● Directive
Return, unaltered, every line from the beginning of the material below up to and including the one with "the front gable.".

● Supplied entries

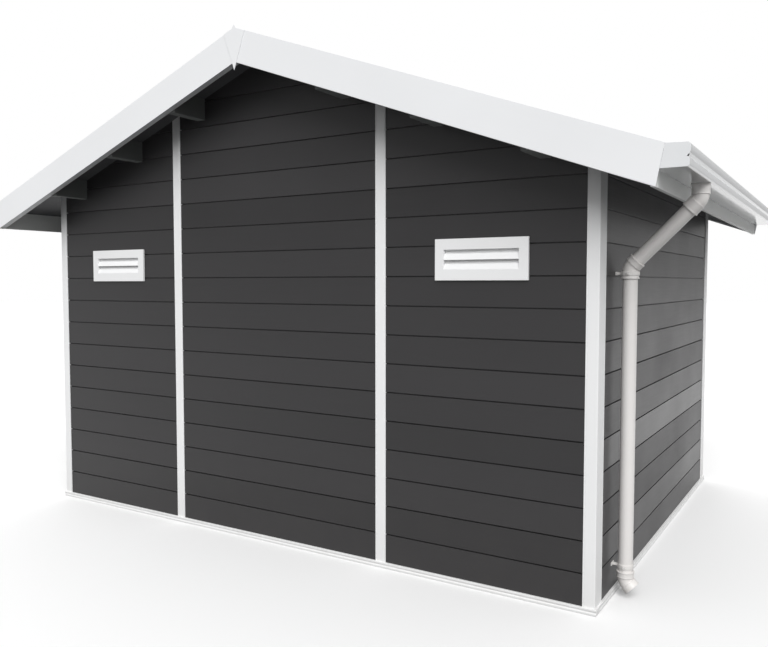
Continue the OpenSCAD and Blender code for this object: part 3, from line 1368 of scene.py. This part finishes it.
@dataclass
class RoofEdge:
    """Folded barge boards and the pointed plates over their joint."""

    finishes: Finishes
    slopes: Slopes
    sheet: float = 0.002
    hem: float = 0.012

    def barge(self) -> Obj:
        """Build the folded barge board on the right half of the front gable.

        Returns:
            The barge board.
        """
        node = "barge_board_front_right"
        lo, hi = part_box(node)
        verts = [v.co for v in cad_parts[node].data.vertices]
        ridge = [v.z for v in verts if v.x < 0.001]
        low, top = min(ridge), max(ridge)
        folds = sorted({round(v.y, 4) for v in verts})
        fold, cover = folds[-2], folds[-1]
        s, face = self.sheet, lo.y
        loop = [
            (face, low), (fold, low), (fold, low + self.hem), (fold - s, low + self.hem),
            (fold - s, low + s), (face + s, low + s), (face + s, top - s), (cover, top - s),
            (cover, top), (face, top),
        ]
        corners = [Vector((0, y, z)) for y, z in loop]
        reach = hi.x + 0.02
        obj = Bench.swept(
            "barge_sheet", corners, Vector((reach, 0, -self.slopes.rise * reach))
        )
        foot = max((v for v in verts if abs(v.z - lo.z) < 0.001), key=lambda v: v.x)
        head = max(verts, key=lambda v: v.x)
        way = Vector((head.z - foot.z, 0, foot.x - head.x)).normalized()
        Bench.slice_off(obj, foot.copy(), way)
        Bench.soften(obj, 0.0012, 2)
        return obj

    def plate(self) -> Obj:
        """Build the pointed plate over the front joint.

        Returns:
            The plate.
        """
        node = "apex_plate_front"
        lo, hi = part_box(node)
        front = [v.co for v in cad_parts[node].data.vertices if v.co.y < lo.y + 0.0005]
        unique = {(round(v.x, 4), round(v.z, 4)) for v in front}
        middle = Vector((0.0, (lo.z + hi.z) / 2))
        loop = sorted(unique, key=lambda p: math.atan2(p[1] - middle.y, p[0] - middle.x))
        obj = Bench.outline("apex_plate_sheet", loop, Axis.Y, lo.y, hi.y)
        Bench.soften(obj, 0.001, 1)
        return obj

    def build(self) -> list[Piece]:
        """Build the barge boards and apex plates.

        Returns:
            The pieces.
        """
        trim = self.finishes.trim
        made = Piece.four(self.barge(), "barge_board_{}_{}", "_sheet", "trim_sheet", trim)
        return made + Piece.pair(
            self.plate(), "apex_plate_back_sheet", Mirror.BACK, "trim_sheet",
            ("apex_plate_front", "apex_plate_back"), trim,
        )


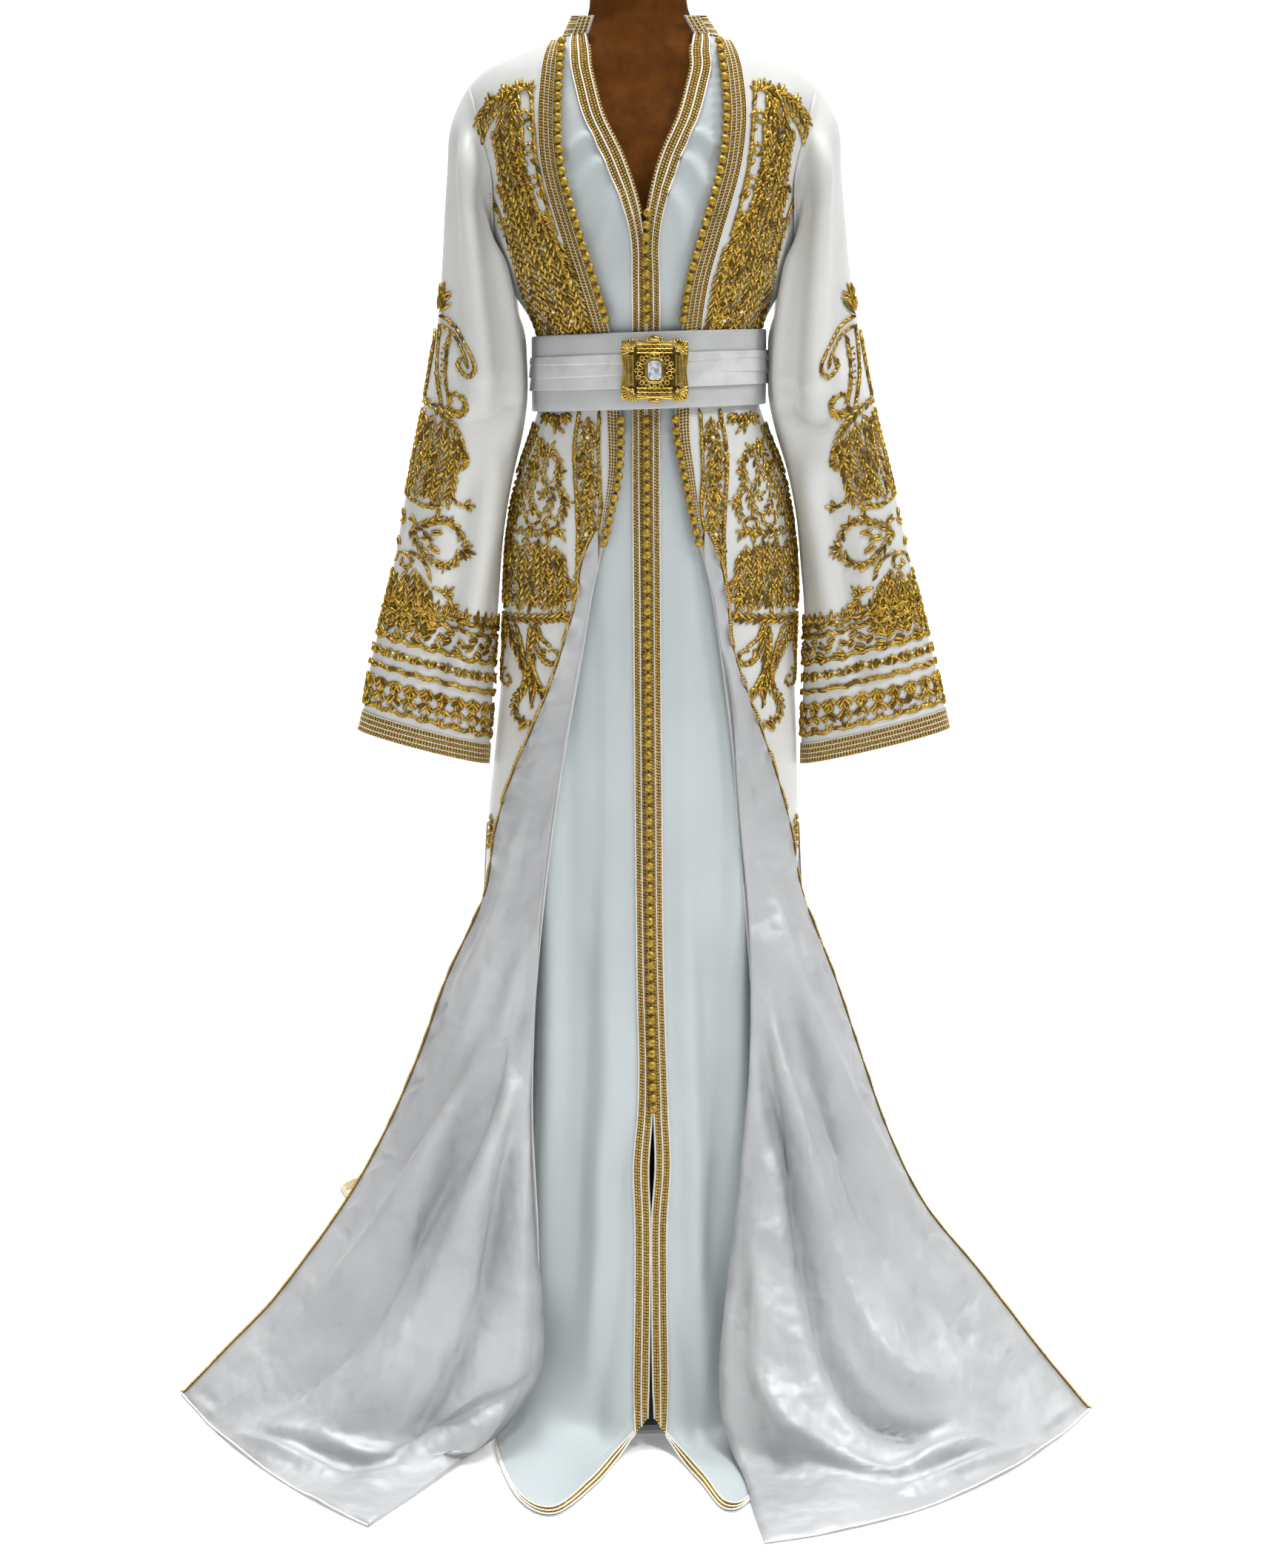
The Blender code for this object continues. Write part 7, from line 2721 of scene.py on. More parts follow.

● Task response
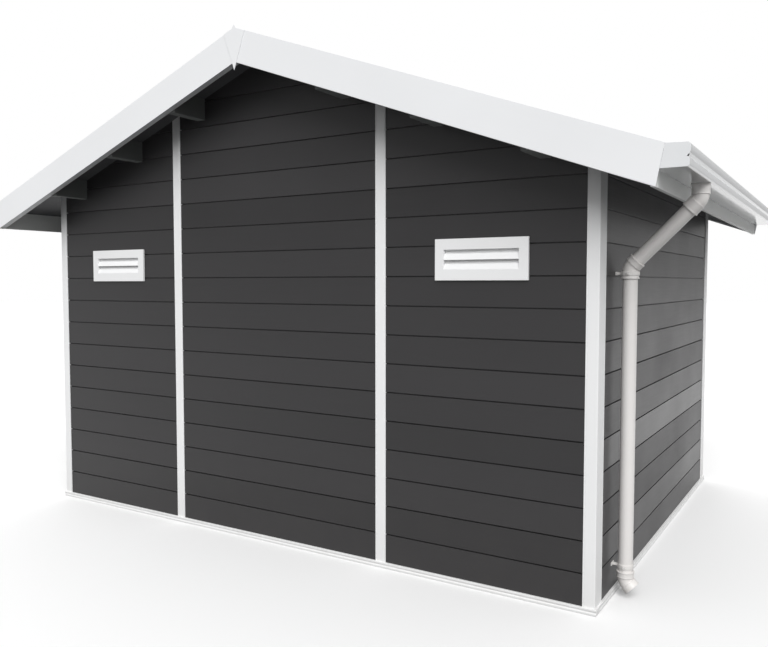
Continue the OpenSCAD and Blender code for this object: part 3, from line 1368 of scene.py. This part finishes it.
@dataclass
class RoofEdge:
    """Folded barge boards and the pointed plates over their joint."""

    finishes: Finishes
    slopes: Slopes
    sheet: float = 0.002
    hem: float = 0.012

    def barge(self) -> Obj:
        """Build the folded barge board on the right half of the front gable.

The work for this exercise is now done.